** Begin Records **

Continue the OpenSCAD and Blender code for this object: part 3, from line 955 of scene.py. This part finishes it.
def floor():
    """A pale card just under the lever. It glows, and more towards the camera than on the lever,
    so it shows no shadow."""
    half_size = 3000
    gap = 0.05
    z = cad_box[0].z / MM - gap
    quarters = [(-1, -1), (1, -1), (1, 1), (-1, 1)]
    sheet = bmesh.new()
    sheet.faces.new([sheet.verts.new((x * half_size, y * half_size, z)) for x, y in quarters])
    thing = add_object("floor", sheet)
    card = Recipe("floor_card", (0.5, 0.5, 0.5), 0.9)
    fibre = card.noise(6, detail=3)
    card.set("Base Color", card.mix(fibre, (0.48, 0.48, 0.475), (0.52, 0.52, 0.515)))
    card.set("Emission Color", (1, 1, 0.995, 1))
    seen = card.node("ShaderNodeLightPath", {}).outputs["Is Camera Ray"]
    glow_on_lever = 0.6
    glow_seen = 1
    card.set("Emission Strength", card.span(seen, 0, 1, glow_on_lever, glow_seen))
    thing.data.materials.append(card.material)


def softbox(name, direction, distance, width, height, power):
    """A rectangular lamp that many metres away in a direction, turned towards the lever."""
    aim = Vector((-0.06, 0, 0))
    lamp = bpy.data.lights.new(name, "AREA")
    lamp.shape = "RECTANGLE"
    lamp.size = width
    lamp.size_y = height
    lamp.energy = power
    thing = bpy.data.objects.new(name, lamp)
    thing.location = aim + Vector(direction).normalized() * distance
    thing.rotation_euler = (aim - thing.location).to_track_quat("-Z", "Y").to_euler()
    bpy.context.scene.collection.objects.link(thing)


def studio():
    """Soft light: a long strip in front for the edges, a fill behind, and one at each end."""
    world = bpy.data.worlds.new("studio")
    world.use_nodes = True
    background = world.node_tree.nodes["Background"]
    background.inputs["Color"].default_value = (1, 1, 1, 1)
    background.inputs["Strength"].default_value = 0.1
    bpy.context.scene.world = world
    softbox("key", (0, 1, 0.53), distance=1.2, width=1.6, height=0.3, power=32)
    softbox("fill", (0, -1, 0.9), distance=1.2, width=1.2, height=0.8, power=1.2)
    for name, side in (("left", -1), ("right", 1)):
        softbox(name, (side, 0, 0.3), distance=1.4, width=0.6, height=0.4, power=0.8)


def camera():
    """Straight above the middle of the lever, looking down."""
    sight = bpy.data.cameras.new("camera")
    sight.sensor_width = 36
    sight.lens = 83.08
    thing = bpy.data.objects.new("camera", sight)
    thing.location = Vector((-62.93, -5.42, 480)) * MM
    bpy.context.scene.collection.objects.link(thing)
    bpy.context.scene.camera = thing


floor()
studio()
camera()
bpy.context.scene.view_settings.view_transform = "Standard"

** End Records **
** Begin Records **

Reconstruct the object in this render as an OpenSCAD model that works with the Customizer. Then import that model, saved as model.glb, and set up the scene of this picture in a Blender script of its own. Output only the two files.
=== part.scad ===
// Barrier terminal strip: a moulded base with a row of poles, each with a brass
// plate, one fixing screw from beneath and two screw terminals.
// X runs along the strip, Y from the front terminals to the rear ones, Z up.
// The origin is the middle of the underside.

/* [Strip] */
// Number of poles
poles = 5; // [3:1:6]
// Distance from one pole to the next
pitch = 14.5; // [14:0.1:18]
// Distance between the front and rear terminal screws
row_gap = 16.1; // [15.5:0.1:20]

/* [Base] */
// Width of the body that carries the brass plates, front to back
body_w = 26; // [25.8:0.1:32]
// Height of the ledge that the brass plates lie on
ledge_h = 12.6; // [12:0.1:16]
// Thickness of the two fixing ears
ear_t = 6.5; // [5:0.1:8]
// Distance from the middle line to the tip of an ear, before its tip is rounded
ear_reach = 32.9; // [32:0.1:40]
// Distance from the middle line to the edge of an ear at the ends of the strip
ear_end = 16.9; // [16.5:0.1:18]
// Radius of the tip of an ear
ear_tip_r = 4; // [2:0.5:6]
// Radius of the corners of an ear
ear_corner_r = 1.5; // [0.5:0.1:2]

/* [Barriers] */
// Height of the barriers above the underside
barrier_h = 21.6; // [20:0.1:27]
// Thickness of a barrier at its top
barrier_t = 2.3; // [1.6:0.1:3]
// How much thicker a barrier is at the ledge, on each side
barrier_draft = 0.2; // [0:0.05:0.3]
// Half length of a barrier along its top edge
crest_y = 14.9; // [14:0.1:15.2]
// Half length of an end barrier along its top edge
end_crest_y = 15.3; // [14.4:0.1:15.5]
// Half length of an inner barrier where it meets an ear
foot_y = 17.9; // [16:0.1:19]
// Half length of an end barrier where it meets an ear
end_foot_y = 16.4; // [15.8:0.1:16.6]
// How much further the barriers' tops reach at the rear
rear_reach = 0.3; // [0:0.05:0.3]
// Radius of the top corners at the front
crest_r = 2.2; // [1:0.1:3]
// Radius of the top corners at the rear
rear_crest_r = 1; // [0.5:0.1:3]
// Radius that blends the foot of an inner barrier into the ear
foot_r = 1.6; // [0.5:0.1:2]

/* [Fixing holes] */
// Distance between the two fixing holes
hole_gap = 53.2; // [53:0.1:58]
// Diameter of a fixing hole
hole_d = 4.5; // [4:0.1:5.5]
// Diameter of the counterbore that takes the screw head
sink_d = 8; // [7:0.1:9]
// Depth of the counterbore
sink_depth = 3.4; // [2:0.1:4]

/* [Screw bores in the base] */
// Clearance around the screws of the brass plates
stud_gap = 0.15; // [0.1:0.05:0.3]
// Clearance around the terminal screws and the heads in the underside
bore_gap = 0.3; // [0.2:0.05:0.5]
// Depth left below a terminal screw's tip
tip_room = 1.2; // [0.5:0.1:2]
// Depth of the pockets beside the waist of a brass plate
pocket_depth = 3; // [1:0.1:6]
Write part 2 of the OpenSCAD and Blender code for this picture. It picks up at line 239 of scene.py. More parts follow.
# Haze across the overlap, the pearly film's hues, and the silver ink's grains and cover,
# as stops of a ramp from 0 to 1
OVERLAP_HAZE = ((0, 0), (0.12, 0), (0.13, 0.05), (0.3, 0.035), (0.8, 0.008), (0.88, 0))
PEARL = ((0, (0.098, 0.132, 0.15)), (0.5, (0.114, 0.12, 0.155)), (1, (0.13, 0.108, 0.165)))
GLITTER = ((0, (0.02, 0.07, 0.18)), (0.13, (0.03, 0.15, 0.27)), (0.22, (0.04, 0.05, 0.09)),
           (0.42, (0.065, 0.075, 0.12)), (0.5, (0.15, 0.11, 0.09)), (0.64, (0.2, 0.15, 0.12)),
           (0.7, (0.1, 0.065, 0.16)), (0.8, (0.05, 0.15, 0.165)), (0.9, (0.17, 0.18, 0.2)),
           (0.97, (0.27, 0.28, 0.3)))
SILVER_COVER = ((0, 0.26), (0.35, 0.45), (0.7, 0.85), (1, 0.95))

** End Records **
** Begin Records **

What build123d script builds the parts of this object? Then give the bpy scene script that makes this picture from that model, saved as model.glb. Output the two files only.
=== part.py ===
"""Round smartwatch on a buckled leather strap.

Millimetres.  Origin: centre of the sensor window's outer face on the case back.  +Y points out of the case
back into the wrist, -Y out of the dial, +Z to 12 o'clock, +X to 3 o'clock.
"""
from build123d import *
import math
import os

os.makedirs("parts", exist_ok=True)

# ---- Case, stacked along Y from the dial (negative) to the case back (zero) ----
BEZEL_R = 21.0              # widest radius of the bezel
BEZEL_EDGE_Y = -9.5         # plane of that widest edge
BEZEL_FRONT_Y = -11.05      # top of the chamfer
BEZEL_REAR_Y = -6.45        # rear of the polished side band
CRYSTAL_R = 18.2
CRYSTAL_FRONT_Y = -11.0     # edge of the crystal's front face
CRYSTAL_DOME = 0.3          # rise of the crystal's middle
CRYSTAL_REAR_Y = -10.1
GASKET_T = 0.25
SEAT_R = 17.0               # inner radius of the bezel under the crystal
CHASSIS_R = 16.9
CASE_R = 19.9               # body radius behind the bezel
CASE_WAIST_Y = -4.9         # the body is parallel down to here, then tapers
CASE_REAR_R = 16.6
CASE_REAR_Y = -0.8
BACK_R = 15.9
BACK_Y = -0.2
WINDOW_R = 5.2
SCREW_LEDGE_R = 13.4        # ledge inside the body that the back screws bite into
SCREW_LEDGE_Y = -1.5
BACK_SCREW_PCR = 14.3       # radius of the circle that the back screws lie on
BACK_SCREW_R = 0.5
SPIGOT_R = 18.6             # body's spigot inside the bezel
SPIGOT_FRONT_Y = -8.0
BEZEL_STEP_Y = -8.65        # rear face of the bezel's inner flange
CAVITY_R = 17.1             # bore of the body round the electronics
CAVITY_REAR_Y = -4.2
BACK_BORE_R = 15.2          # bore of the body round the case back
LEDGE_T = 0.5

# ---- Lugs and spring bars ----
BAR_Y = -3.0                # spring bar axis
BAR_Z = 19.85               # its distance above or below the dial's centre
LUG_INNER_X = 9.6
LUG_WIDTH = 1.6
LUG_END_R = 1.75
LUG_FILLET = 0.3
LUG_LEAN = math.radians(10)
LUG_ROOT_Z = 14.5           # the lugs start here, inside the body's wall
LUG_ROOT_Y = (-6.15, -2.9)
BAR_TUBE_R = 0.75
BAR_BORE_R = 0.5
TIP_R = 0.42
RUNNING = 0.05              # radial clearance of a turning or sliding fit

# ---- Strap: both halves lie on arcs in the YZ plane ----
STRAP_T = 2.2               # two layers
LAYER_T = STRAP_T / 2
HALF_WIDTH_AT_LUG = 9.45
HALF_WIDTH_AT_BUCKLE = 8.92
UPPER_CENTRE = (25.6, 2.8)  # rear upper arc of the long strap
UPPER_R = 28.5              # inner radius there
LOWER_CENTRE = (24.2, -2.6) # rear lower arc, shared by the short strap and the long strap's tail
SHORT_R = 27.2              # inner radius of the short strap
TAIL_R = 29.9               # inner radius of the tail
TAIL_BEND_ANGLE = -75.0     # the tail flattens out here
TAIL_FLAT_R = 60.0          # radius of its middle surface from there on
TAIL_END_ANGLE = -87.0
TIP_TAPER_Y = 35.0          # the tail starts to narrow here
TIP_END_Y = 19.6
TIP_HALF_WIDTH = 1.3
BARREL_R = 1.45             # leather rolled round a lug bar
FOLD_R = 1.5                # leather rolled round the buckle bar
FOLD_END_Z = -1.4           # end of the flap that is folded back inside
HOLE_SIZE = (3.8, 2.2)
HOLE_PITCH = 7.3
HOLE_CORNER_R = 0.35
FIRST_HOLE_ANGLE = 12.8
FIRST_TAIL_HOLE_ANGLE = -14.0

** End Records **

## [Task goal]
Return exactly, and only, the lines from the one containing "What build123d script" down to the one containing "buckled leather strap.", with both of those lines included.

## [Response to the exercise]
What build123d script builds the parts of this object? Then give the bpy scene script that makes this picture from that model, saved as model.glb. Output the two files only.
=== part.py ===
"""Round smartwatch on a buckled leather strap.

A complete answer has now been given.